Morning ladies! I hope nobody minds this post but I wanted to share as if it helps even one lady not have to go through the pain that most of us have been through... my background is TTC for 7 years. I was diagnosed with PCOS at the start from 21 day blood tests and told I don't ovulate regularly / at all. 7 years on, 4 IVF, 2 Mc, many specialists / blood tests and I've never been told any different. Were trying naturally at the moment before looking at a cycle again. Anyway, my cycles are all over the place so I wanted to monitor to see if I actually  ovulated - but the pee sticks don't work that well for people with PCOS so I did some research and found Ovusense and gave it a go. Its a sensor you wear overnight inside you and it predicts ovulation 99% by monitoring temperature and creates a graph on an app on your phone  and I think it also helps you see if you have a defect in your LP (I'm only on my second cycle using it) BUT it shows I am ovulating each month naturally and that for 7 years we've been BD at the wrong time most of the time. We may not manage to get pregnant naturally and may still need IVF but I have so much more insight into my cycle. Im not affiliated in any way with this product - I just wanted to share my experience like I said just in case it can help anyone else. Im thinking it will also help if we do have IVF as I can show my graphs to the clinic. sorry for the long post!


----------



## muji4 (Aug 11, 2015)

Hi, thanks for this post Loopyttc. I just wondered whether you had any updates with the Ovusense? I am considering giving it ago...

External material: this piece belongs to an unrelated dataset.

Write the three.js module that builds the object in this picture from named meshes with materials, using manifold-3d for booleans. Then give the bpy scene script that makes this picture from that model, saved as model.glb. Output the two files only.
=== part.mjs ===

Like you, we've been on the IVF train for a while now, and done 4 cycles, had various outcomes including chemical pregnancies, but ultimately no luck. I just wondered if the Ovusense might help in anyway.

Thanks!


----------



## hopeful01 (Apr 4, 2016)

ive just heard about ovusense on the fertility podcasts ( just google fertility podcasts which offer advice in general) not sure how much they are though as when you try to detect your ovulation normally on the sticks a red line can mean it has passed,is now or is yet to come so what is it?   also its good to google my fertility daily routine to get ideas,I heard raw cider vinegar may help with fertility,fit bits ( charge 2) can also help monitor sleep/your steps/fluid intake etc,if anyone can answer my questions it will be much appreciated,thanks.


----------